→ **WHAT YOU SHOULD DO**
In the records below, find the line with "# The finished" and the line with "imported = [obj"; return exactly those lines and every line between them.
─── DATASET ───
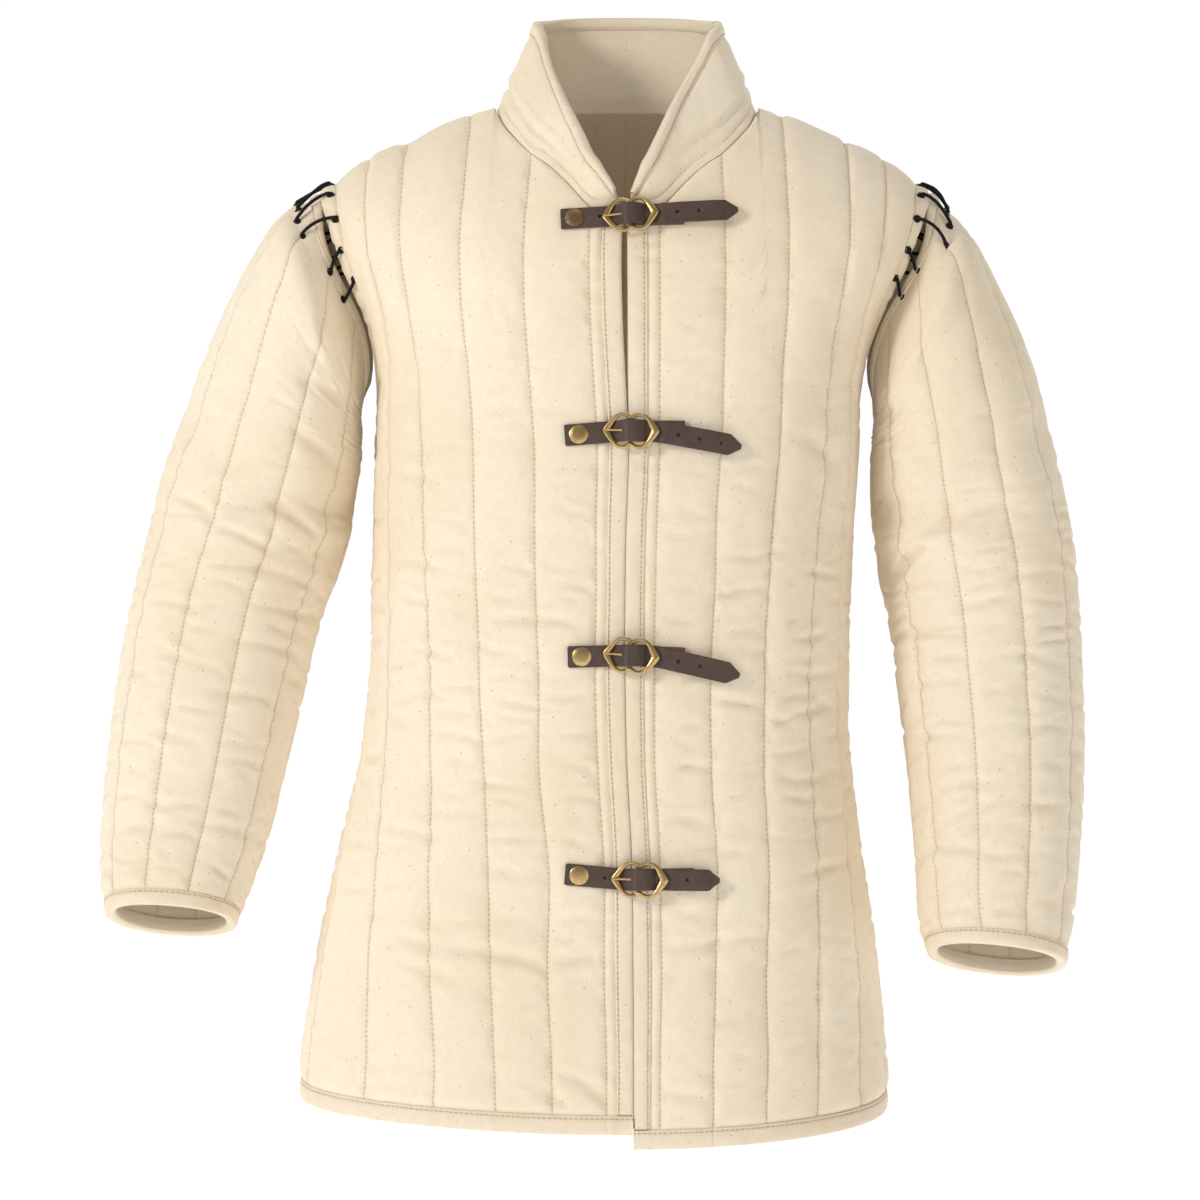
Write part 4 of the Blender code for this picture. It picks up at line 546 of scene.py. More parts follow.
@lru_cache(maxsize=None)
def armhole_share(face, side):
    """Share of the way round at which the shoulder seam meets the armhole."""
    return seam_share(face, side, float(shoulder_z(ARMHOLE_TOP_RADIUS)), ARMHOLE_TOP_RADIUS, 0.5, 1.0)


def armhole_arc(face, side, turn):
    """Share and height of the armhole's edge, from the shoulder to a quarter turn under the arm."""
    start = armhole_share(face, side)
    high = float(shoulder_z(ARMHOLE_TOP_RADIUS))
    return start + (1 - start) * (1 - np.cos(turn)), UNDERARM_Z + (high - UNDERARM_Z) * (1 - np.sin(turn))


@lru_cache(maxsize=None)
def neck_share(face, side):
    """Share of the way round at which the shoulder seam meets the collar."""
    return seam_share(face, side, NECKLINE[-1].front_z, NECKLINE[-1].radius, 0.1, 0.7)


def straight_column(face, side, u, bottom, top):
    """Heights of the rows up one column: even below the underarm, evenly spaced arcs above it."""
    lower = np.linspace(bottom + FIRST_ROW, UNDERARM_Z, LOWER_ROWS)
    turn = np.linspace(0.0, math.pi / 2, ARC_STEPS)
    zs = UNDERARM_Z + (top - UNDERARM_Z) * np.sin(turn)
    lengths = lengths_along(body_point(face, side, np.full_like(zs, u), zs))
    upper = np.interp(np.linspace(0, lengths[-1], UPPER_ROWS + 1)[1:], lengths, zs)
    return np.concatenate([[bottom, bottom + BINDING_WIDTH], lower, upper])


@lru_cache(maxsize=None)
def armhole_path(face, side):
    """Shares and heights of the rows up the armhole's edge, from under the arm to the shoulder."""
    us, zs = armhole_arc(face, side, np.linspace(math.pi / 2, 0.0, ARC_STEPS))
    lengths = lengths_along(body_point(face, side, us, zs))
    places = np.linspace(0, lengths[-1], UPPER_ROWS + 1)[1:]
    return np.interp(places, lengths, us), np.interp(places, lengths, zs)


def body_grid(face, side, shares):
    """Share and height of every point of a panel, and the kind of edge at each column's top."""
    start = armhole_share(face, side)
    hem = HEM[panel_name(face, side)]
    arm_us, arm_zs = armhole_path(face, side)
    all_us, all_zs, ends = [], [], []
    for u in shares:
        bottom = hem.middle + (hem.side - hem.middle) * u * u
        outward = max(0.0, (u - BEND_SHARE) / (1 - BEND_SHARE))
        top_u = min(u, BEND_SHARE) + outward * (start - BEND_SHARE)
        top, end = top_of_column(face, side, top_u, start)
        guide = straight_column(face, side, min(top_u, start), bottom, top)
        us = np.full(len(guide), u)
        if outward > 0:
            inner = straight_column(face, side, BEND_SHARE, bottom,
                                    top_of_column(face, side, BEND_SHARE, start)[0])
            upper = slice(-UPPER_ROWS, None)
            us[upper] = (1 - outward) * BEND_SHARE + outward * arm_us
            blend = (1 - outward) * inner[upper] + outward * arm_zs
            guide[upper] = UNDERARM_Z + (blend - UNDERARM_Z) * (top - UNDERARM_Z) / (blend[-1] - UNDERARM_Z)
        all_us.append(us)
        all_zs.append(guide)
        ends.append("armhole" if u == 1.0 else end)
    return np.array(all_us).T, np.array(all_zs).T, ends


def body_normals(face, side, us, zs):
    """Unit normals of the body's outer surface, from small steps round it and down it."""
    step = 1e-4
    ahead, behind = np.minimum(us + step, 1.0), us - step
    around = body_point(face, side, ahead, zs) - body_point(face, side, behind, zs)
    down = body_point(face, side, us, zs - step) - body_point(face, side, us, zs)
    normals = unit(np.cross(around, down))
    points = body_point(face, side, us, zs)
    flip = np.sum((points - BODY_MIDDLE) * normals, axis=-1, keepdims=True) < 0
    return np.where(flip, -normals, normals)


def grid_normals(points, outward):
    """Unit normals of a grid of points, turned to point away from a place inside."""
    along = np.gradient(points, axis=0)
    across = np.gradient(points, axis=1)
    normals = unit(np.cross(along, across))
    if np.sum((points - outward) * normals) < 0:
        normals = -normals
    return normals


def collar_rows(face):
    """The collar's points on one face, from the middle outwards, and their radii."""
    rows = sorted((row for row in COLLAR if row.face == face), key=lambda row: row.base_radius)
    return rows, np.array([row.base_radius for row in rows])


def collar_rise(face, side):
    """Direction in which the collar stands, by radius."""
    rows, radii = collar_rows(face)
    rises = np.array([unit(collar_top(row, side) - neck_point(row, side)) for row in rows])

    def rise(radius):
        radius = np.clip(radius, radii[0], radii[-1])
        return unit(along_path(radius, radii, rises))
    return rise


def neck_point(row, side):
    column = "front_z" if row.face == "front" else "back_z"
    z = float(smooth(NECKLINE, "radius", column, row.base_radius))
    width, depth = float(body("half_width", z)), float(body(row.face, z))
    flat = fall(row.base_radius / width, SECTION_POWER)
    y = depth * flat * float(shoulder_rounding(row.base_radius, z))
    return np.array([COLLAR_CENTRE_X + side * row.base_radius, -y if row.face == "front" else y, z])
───
─── DATASET ───
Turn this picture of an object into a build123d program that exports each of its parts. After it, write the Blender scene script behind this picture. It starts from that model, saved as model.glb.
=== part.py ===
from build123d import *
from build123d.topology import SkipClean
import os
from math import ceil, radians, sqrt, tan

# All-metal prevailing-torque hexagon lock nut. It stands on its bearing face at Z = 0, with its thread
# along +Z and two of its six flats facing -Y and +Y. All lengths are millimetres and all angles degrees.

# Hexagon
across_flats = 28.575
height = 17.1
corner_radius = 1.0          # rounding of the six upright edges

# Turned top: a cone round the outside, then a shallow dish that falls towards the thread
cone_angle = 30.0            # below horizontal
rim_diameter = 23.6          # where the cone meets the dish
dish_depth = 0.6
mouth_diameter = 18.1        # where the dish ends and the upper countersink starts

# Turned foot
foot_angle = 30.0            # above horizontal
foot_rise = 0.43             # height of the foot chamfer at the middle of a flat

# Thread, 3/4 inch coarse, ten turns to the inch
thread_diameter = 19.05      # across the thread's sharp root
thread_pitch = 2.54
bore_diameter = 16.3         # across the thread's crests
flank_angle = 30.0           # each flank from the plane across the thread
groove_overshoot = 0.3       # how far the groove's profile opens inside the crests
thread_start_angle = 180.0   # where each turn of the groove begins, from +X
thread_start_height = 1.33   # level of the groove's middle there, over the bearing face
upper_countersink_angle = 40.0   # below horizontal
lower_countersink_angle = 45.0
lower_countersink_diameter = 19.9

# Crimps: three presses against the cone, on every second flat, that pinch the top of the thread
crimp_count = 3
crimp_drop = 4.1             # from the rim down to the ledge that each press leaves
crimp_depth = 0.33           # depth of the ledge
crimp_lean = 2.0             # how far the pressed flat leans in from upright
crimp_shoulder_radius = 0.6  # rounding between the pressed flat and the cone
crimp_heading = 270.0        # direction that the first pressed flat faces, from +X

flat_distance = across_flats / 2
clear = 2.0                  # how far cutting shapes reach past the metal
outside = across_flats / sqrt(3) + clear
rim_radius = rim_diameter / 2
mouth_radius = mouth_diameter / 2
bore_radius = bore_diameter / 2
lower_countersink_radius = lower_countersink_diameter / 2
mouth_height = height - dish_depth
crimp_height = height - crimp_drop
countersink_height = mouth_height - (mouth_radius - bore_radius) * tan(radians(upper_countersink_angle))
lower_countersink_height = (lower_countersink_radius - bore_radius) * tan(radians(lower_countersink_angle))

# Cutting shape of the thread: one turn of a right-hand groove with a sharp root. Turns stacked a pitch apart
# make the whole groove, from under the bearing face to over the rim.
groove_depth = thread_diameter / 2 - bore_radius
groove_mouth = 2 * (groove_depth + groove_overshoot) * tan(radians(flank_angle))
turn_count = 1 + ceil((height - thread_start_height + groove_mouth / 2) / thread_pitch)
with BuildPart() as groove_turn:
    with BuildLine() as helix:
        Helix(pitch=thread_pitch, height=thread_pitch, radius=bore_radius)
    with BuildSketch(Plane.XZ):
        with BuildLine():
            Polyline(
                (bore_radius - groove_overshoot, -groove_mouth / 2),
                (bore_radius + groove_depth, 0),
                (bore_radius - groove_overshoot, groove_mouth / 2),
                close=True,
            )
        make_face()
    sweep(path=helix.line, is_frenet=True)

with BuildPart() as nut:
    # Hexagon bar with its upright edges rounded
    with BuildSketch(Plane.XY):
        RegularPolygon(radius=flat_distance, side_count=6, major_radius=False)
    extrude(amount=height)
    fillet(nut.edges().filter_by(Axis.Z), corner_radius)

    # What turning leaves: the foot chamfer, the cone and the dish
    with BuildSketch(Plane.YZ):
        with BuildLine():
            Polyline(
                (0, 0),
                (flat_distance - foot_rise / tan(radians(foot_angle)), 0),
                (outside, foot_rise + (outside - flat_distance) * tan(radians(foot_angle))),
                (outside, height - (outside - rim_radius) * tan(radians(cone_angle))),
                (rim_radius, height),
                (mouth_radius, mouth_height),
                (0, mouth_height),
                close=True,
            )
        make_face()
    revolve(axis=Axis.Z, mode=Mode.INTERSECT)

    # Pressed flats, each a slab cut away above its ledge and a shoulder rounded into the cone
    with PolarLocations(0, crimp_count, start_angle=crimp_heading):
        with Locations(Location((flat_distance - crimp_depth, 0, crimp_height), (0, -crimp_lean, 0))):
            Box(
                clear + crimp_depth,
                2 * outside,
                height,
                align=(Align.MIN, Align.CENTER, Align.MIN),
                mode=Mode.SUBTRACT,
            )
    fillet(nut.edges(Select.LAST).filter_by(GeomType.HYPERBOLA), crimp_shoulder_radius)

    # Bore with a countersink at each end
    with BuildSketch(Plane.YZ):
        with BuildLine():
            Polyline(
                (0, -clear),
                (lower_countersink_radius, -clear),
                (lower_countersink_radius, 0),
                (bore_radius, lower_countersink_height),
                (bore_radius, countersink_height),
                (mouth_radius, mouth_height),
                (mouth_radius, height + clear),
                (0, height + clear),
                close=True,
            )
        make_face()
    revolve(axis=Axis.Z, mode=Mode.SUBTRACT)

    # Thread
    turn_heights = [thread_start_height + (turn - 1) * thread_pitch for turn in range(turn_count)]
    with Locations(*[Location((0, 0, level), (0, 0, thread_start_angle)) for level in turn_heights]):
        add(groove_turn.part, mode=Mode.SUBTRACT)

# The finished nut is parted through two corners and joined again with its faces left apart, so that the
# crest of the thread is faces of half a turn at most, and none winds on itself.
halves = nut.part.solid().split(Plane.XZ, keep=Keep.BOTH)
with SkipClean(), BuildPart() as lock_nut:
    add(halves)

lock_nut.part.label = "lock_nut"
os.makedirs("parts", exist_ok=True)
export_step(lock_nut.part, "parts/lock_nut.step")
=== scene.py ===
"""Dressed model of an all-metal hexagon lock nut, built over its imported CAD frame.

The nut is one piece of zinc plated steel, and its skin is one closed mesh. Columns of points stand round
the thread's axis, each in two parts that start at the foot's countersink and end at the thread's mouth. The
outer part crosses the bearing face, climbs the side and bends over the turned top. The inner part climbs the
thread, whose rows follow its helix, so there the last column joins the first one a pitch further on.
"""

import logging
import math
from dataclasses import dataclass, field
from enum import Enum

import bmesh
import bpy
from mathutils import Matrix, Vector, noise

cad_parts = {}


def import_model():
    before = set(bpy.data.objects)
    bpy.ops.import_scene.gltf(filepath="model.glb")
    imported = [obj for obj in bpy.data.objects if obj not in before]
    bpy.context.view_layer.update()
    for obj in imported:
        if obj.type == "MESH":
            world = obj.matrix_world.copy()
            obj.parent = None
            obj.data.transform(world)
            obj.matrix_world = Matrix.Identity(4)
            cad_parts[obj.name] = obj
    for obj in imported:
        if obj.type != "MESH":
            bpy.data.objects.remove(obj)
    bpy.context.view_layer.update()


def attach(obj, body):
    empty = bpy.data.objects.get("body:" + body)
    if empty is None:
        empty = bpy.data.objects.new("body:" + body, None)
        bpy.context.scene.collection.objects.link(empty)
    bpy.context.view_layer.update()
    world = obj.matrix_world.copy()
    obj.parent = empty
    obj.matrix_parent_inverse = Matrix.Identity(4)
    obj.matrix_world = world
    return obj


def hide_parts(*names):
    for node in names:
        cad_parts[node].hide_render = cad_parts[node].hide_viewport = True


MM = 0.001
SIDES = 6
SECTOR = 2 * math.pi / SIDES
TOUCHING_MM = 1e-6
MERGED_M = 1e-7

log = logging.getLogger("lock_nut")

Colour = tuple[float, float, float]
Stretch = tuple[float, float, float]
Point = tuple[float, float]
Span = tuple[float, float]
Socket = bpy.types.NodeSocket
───
→ **ANSWER**
# The finished nut is parted through two corners and joined again with its faces left apart, so that the
# crest of the thread is faces of half a turn at most, and none winds on itself.
halves = nut.part.solid().split(Plane.XZ, keep=Keep.BOTH)
with SkipClean(), BuildPart() as lock_nut:
    add(halves)

lock_nut.part.label = "lock_nut"
os.makedirs("parts", exist_ok=True)
export_step(lock_nut.part, "parts/lock_nut.step")
=== scene.py ===
"""Dressed model of an all-metal hexagon lock nut, built over its imported CAD frame.

The nut is one piece of zinc plated steel, and its skin is one closed mesh. Columns of points stand round
the thread's axis, each in two parts that start at the foot's countersink and end at the thread's mouth. The
outer part crosses the bearing face, climbs the side and bends over the turned top. The inner part climbs the
thread, whose rows follow its helix, so there the last column joins the first one a pitch further on.
"""

import logging
import math
from dataclasses import dataclass, field
from enum import Enum

import bmesh
import bpy
from mathutils import Matrix, Vector, noise

cad_parts = {}


def import_model():
    before = set(bpy.data.objects)
    bpy.ops.import_scene.gltf(filepath="model.glb")
    imported = [obj for obj in bpy.data.objects if obj not in before]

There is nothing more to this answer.